> STATED GOAL
Write out every single entry exactly.

> Dataset rows
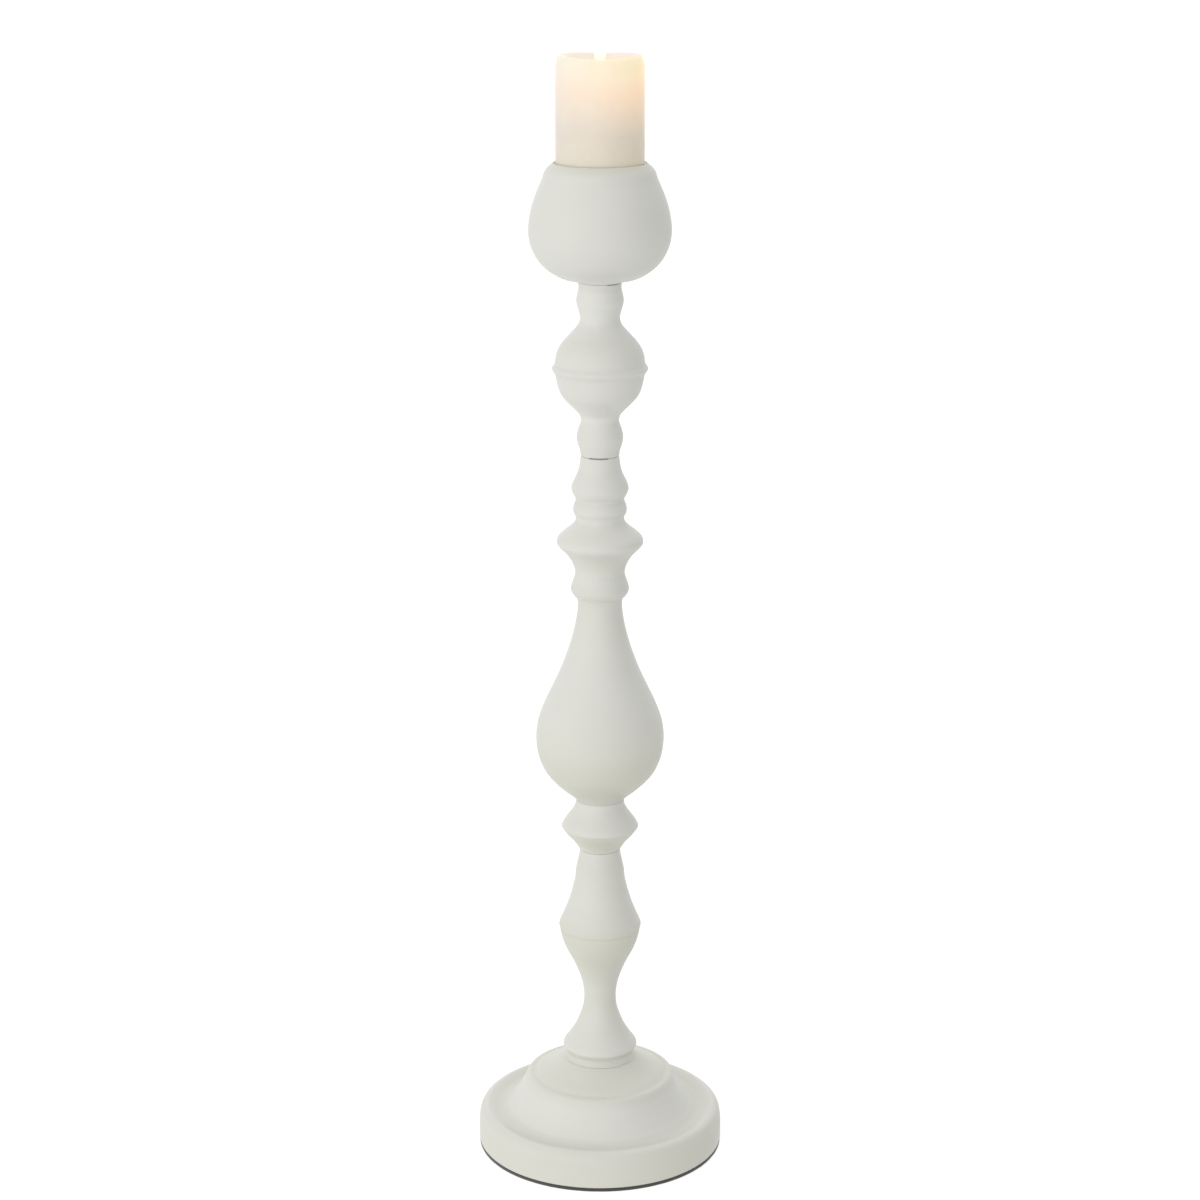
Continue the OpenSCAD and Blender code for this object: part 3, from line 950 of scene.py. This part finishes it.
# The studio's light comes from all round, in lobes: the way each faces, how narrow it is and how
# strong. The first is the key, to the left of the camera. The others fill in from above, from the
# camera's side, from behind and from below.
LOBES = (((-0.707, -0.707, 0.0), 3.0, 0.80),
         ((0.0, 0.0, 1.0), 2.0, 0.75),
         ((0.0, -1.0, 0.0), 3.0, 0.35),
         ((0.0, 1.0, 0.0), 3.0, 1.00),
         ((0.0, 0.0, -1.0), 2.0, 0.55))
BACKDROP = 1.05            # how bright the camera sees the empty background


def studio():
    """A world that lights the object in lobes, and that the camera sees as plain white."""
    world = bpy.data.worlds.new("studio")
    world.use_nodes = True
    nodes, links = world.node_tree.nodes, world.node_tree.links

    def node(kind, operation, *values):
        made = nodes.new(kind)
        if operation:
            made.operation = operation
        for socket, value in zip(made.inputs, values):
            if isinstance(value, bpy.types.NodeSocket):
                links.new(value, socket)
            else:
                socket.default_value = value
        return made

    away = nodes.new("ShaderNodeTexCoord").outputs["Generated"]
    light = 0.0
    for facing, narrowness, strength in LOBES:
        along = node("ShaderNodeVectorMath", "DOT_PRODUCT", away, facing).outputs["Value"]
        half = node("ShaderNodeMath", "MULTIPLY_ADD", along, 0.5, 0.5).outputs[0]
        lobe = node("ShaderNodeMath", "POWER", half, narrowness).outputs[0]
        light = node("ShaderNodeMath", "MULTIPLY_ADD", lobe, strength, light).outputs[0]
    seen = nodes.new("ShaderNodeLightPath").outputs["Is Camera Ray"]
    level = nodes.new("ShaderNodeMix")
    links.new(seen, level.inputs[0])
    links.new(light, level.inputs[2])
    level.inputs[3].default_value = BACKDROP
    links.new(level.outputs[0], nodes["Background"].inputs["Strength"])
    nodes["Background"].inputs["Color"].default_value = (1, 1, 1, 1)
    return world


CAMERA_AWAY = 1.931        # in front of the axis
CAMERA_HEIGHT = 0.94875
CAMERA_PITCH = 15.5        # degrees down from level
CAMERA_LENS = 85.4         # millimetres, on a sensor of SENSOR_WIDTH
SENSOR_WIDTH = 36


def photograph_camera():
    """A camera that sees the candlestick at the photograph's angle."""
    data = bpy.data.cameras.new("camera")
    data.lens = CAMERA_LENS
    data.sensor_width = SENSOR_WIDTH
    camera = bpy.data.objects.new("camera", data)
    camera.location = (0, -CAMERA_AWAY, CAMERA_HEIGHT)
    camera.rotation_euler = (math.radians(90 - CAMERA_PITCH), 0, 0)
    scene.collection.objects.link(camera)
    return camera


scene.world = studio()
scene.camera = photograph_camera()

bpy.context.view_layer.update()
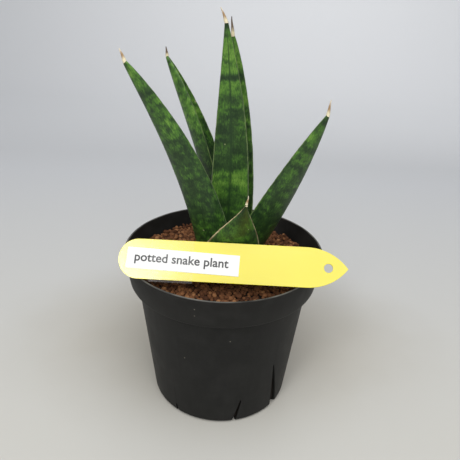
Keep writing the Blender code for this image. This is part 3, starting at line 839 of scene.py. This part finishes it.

> FULL RESPONSE
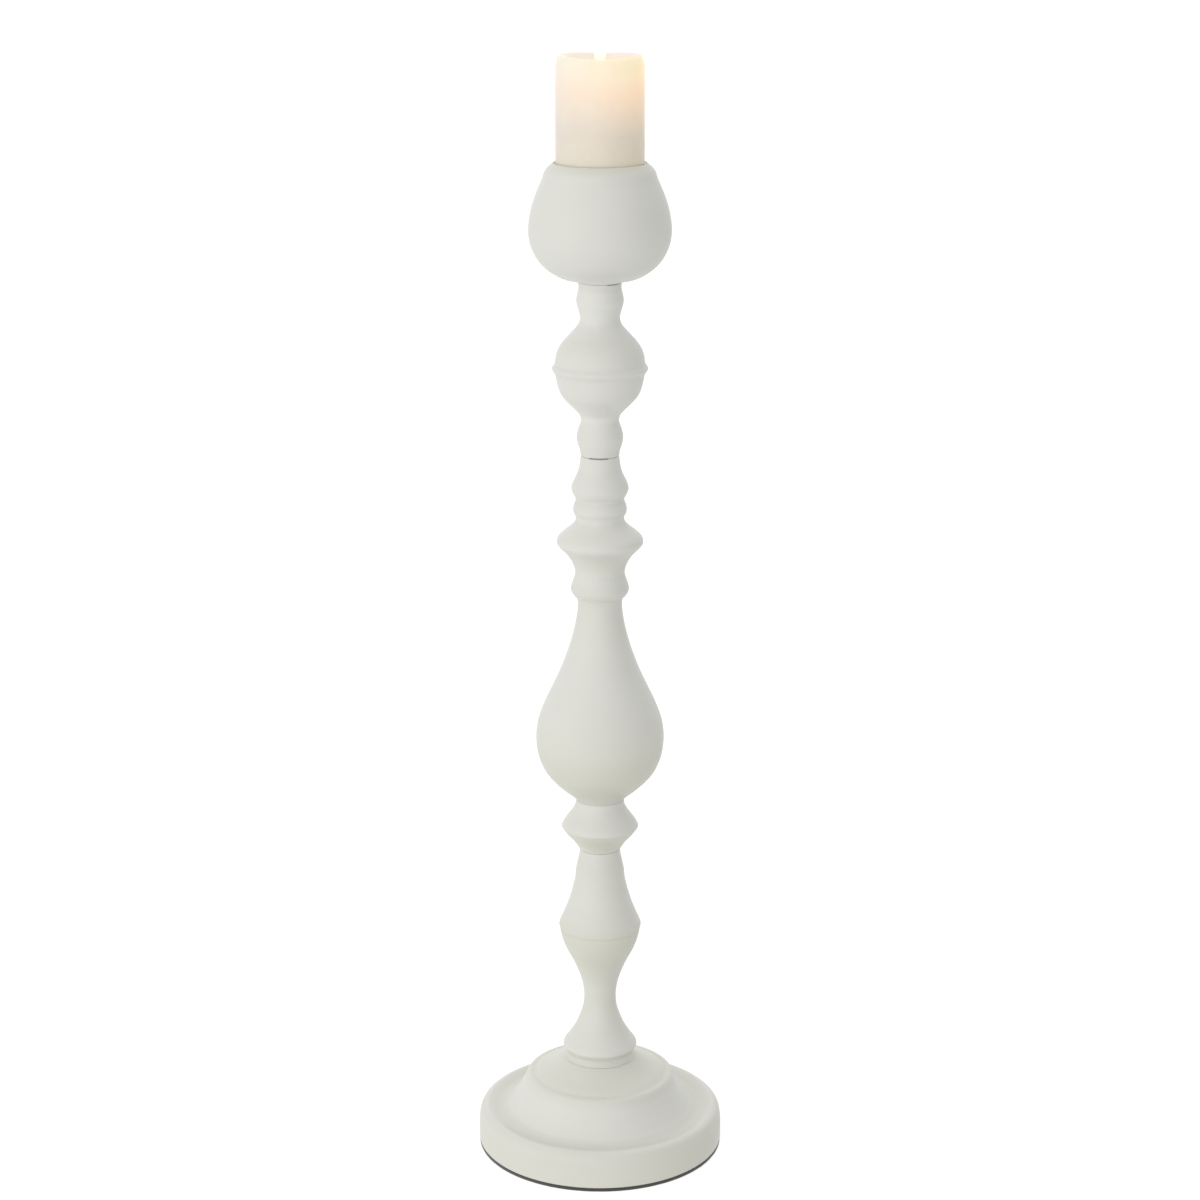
Continue the OpenSCAD and Blender code for this object: part 3, from line 950 of scene.py. This part finishes it.
# The studio's light comes from all round, in lobes: the way each faces, how narrow it is and how
# strong. The first is the key, to the left of the camera. The others fill in from above, from the
# camera's side, from behind and from below.
LOBES = (((-0.707, -0.707, 0.0), 3.0, 0.80),
         ((0.0, 0.0, 1.0), 2.0, 0.75),
         ((0.0, -1.0, 0.0), 3.0, 0.35),
         ((0.0, 1.0, 0.0), 3.0, 1.00),
         ((0.0, 0.0, -1.0), 2.0, 0.55))
BACKDROP = 1.05            # how bright the camera sees the empty background


def studio():
    """A world that lights the object in lobes, and that the camera sees as plain white."""
    world = bpy.data.worlds.new("studio")
    world.use_nodes = True
    nodes, links = world.node_tree.nodes, world.node_tree.links

    def node(kind, operation, *values):
        made = nodes.new(kind)
        if operation:
            made.operation = operation
        for socket, value in zip(made.inputs, values):
            if isinstance(value, bpy.types.NodeSocket):
                links.new(value, socket)
            else:
                socket.default_value = value
        return made

    away = nodes.new("ShaderNodeTexCoord").outputs["Generated"]
    light = 0.0
    for facing, narrowness, strength in LOBES:
        along = node("ShaderNodeVectorMath", "DOT_PRODUCT", away, facing).outputs["Value"]
        half = node("ShaderNodeMath", "MULTIPLY_ADD", along, 0.5, 0.5).outputs[0]
        lobe = node("ShaderNodeMath", "POWER", half, narrowness).outputs[0]
        light = node("ShaderNodeMath", "MULTIPLY_ADD", lobe, strength, light).outputs[0]
    seen = nodes.new("ShaderNodeLightPath").outputs["Is Camera Ray"]
    level = nodes.new("ShaderNodeMix")
    links.new(seen, level.inputs[0])
    links.new(light, level.inputs[2])
    level.inputs[3].default_value = BACKDROP
    links.new(level.outputs[0], nodes["Background"].inputs["Strength"])
    nodes["Background"].inputs["Color"].default_value = (1, 1, 1, 1)
    return world


CAMERA_AWAY = 1.931        # in front of the axis
CAMERA_HEIGHT = 0.94875
CAMERA_PITCH = 15.5        # degrees down from level
CAMERA_LENS = 85.4         # millimetres, on a sensor of SENSOR_WIDTH
SENSOR_WIDTH = 36


def photograph_camera():
    """A camera that sees the candlestick at the photograph's angle."""
    data = bpy.data.cameras.new("camera")
    data.lens = CAMERA_LENS
    data.sensor_width = SENSOR_WIDTH
    camera = bpy.data.objects.new("camera", data)
    camera.location = (0, -CAMERA_AWAY, CAMERA_HEIGHT)
    camera.rotation_euler = (math.radians(90 - CAMERA_PITCH), 0, 0)
    scene.collection.objects.link(camera)
    return camera


scene.world = studio()
scene.camera = photograph_camera()

bpy.context.view_layer.update()
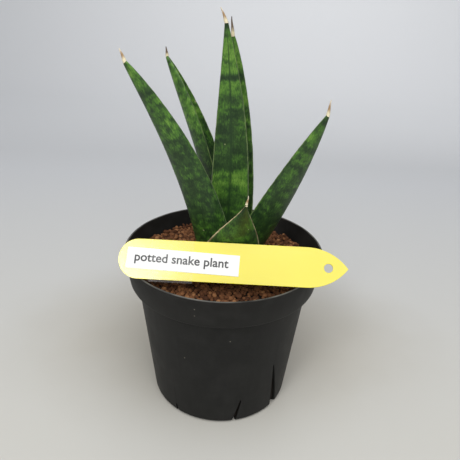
Keep writing the Blender code for this image. This is part 3, starting at line 839 of scene.py. This part finishes it.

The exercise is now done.